Wishnu memprediksi kontribusi pertambangan untuk pendapatan negara akan terus turun pada tahun-tahun ke depan.

Komoditas seperti batu bara, kata dia, hampir usang. Artinya, “tidak akan terlalu laku karena tren global yang mulai memitigasi krisis iklim,” kata Wishnu.

Penurunan yang sama menurut Wishnu juga akan terjadi pada nikel.

Walaupun berpotensi menjadi komoditas penting di masa depan, Wishnu menyebut transisi energi akan membuat harga nikel turun.

“Tren globalnya menurun karena kekhawatiran nikel ini akan oversupply. Ditambah lagi, nikel dari Indonesia kalau jejak karbonnya dan proses produksinya dilacak banyak sekali pelanggarannya,” ujar Wishnu.

Kontribusi ekonomi sektor pertambangan, kata Wisnu, juga tidak sebanding dengan kerugian yang ditimbulkan.

Wishnu merujuk hasil audit Badan Pemeriksa Keuangan dalam kasus pembuangan limbah tailing Freeport dari 2013 hingga 2015, yang menaksir kerugian mencapai Rp185 triliun.

“PT Timah itu sebesar Rp271 triliun, dari sekitar 8 tahun. 271 dibagi 8 tahun nah artinya hanya satu perusahaan ini [merugikan] Rp33 triliun per tahun,” tuturnya.

Tapi secara nasional, berdasarkan kajian Celios, kerugian akibat industri pertambangan katamencapai Rp60 triliun per tahun.

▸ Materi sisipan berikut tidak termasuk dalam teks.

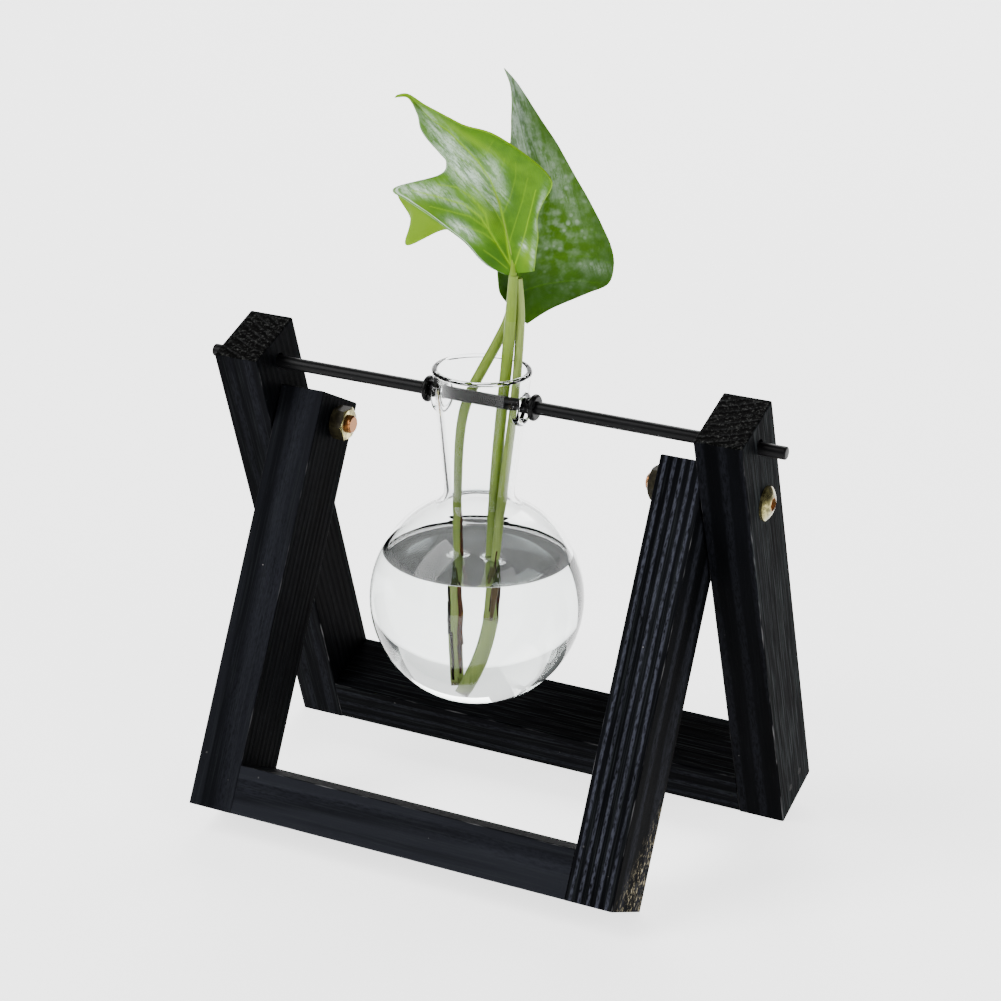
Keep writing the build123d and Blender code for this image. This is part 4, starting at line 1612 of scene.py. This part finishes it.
class FinishMetal(bpy.types.Operator):
    """Plates the bolts and nuts, darkens the brads, paints the rod and blackens the rings"""

    bl_idname = "vase.finish_metal"
    bl_label = "Finish the metal and rubber"

    def execute(self, context):
        stand = context.scene.stand_settings
        nut_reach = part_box("pivot_nut_right")[1].x
        # The nuts get a brighter copy of the bolts' plating: painted light on their lit faces
        lit_nut_plating = Vector(stand.brass) * 1.7
        for side in ("left", "right"):
            bolt, nut = f"pivot_bolt_{side}", f"pivot_nut_{side}"
            bolt_plating = plated_metal(
                f"bolt_plating_{side}", bolt, stand.brass, COPPER, inner_reach=nut_reach, painted_dark_walls=0.3
            )
            finish_node(bolt, bolt_plating)
            nut_plating = plated_metal(
                f"nut_plating_{side}", nut, lit_nut_plating, COPPER, inner_reach=0, painted_dark_walls=0.97
            )
            finish_node(nut, nut_plating)
            finish_node(f"front_brads_{side}", dark_steel(f"front_brad_steel_{side}"))
            finish_node(f"back_brads_{side}", dark_steel(f"back_brad_steel_{side}"))
            finish_node(f"rubber_ring_{side}", rubber(f"rubber_{side}"))
        radius = rod_radius + stand.paint_thickness
        outline = [Vector((rod_low.x, 0))]
        outline += arc_points((rod_low.x + ROD_CORNER, radius - ROD_CORNER), ROD_CORNER, 180, 90, 6)
        outline += arc_points((rod_high.x - ROD_CORNER, radius - ROD_CORNER), ROD_CORNER, 90, 0, 6)
        outline.append(Vector((rod_high.x, 0)))
        outline = [Vector((along, rod_middle.y, rod_middle.z + away)) for along, away in outline]
        rod = lathe("painted_rod", outline, rod_middle, ALONG_ROD, 64)
        smooth(rod, 40)
        finish_piece(rod, rod_paint("rod_paint", stand.paint), "rod", "black_rod", "hanging_rod")
        return {"FINISHED"}


# Studio: sizes and places in metres

FLOOR_SIZE = 40
WALL_SIZE = 5
WALL_DISTANCE = 4.5
WALL_HEIGHT = 2.4
WALL_GLOW_SHARE = 0.25
# The lights look at the object's lower half
LIGHT_TARGET = Vector((0, 0, 0.1))
# Light, its place, its share of the key's power, its width and its height
LIGHTS = (
    ("key", (-1.1, -1.2, 1.6), 1.0, 1.1, 1.7),
    ("fill", (1.7, -0.7, 1.0), 0.25, 0.8, 1.4),
    ("back", (-0.4, 1.8, 1.5), 0.8, 1.6, 1.0),
)
SKY_COLOUR = (0.98, 0.99, 1.0, 1.0)


def studio_plane(name, size, place, turn, material):
    """A flat piece of the studio."""
    deselect()
    bpy.ops.mesh.primitive_plane_add(size=size, location=place, rotation=turn)
    plane = bpy.context.object
    plane.name = name
    plane.data.materials.append(material)
    return plane


def studio_paint(name, dark, light, roughness, glow):
    """A matt paint that wavers between two greys and gives some light itself."""
    finish = Finish(name)
    tone = finish.noise(finish.coordinates(), 3.0)
    finish.set(Base_Color=finish.mix(tone, (dark, dark, dark), (light, light, light)), Roughness=roughness)
    return finish.set(Specular_IOR_Level=0.1, Emission_Color=(1.0, 1.0, 1.0), Emission_Strength=glow)


class SetStage(bpy.types.Operator):
    """Sets the camera, the pale floor and backdrop and the soft studio lights"""

    bl_idname = "vase.set_stage"
    bl_label = "Set the stage"

    def execute(self, context):
        studio = context.scene.studio_settings
        place, right, up, back = camera_axes()
        deselect()
        bpy.ops.object.camera_add(location=(0, 0, 0))
        camera = context.object
        camera.matrix_world = Matrix((
            (right.x, up.x, back.x, place.x),
            (right.y, up.y, back.y, place.y),
            (right.z, up.z, back.z, place.z),
            (0, 0, 0, 1),
        ))
        camera.data.lens = studio.lens
        camera.data.sensor_width = SENSOR_WIDTH
        context.scene.camera = camera

        white = studio_paint(
            "studio_white", dark=0.90, light=0.92, roughness=0.8, glow=studio.floor_glow
        )
        floor = studio_plane("studio_floor", FLOOR_SIZE, (0, 0, 0), (0, 0, 0), white)
        grey = studio_paint(
            "studio_grey", dark=0.78, light=0.80, roughness=0.9, glow=studio.floor_glow * WALL_GLOW_SHARE
        )
        behind = -Vector((math.sin(studio.azimuth), -math.cos(studio.azimuth), 0))
        upstanding = (math.radians(90), 0, studio.azimuth)
        wall = studio_plane(
            "studio_wall", WALL_SIZE, behind * WALL_DISTANCE + UP * WALL_HEIGHT, upstanding, grey
        )

        for name, spot, share, width, height in LIGHTS:
            deselect()
            bpy.ops.object.light_add(type="AREA", location=spot)
            light = context.object
            light.name = f"{name}_light"
            light.data.energy = studio.key_power * share
            light.data.shape = "RECTANGLE"
            light.data.size = width
            light.data.size_y = height
            light.rotation_euler = (Vector(spot) - LIGHT_TARGET).to_track_quat("Z", "Y").to_euler()

        world = bpy.data.worlds.new("studio_air")
        world.use_nodes = True
        shade = world.node_tree.nodes["Background"]
        shade.inputs["Color"].default_value = SKY_COLOUR
        shade.inputs["Strength"].default_value = studio.sky
        context.scene.world = world
        return {"FINISHED"}


STEPS = (SetStage, FinishWood, FinishMetal, BlowGlass, FillWater, GrowStems, GrowLeaves)


class VasePanel(bpy.types.Panel):
    """Settings and steps of the propagation vase"""

    bl_idname = "VIEW3D_PT_propagation_vase"
    bl_label = "Propagation vase"
    bl_space_type = "VIEW_3D"
    bl_region_type = "UI"
    bl_category = "Vase"

    def draw(self, context):
        for name in SETTINGS:
            settings = getattr(context.scene, name)
            box = self.layout.box()
            for key in settings.bl_rna.properties.keys():
                if key not in ("rna_type", "name"):
                    box.prop(settings, key)
        for step in STEPS:
            self.layout.operator(step.bl_idname)


def register():
    """Adds the settings, the steps and the panel to Blender."""
    for name, group in SETTINGS.items():
        bpy.utils.register_class(group)
        setattr(bpy.types.Scene, name, bpy.props.PointerProperty(type=group))
    for step in STEPS:
        bpy.utils.register_class(step)
    bpy.utils.register_class(VasePanel)


def unregister():
    """Takes them out again."""
    bpy.utils.unregister_class(VasePanel)
    for step in reversed(STEPS):
        bpy.utils.unregister_class(step)
    for name, group in reversed(SETTINGS.items()):
        delattr(bpy.types.Scene, name)
        bpy.utils.unregister_class(group)


def main():
    """Builds the whole scene."""
    register()
    bpy.ops.vase.set_stage()
    bpy.ops.vase.finish_wood()
    bpy.ops.vase.finish_metal()
    bpy.ops.vase.blow_glass()
    bpy.ops.vase.fill_water()
    bpy.ops.vase.grow_stems()
    bpy.ops.vase.grow_leaves()


if __name__ == "__main__":
    main()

Nominal itu berasal, antara lain dari deforestasi, pencemaran ekosistem perairan, dan biaya kesehatan–baik langsung maupun tidak langsung.

“Untuk kerusakan terumbu karang atau ekosistem laut membutuhkan perbaikan dalam waktu lama sekali. Artinya biaya lingkungan ini tidak hanya berbentuk berapa rupiah, tapi juga waktu yang dibutuhkan,” ujar Wishnu.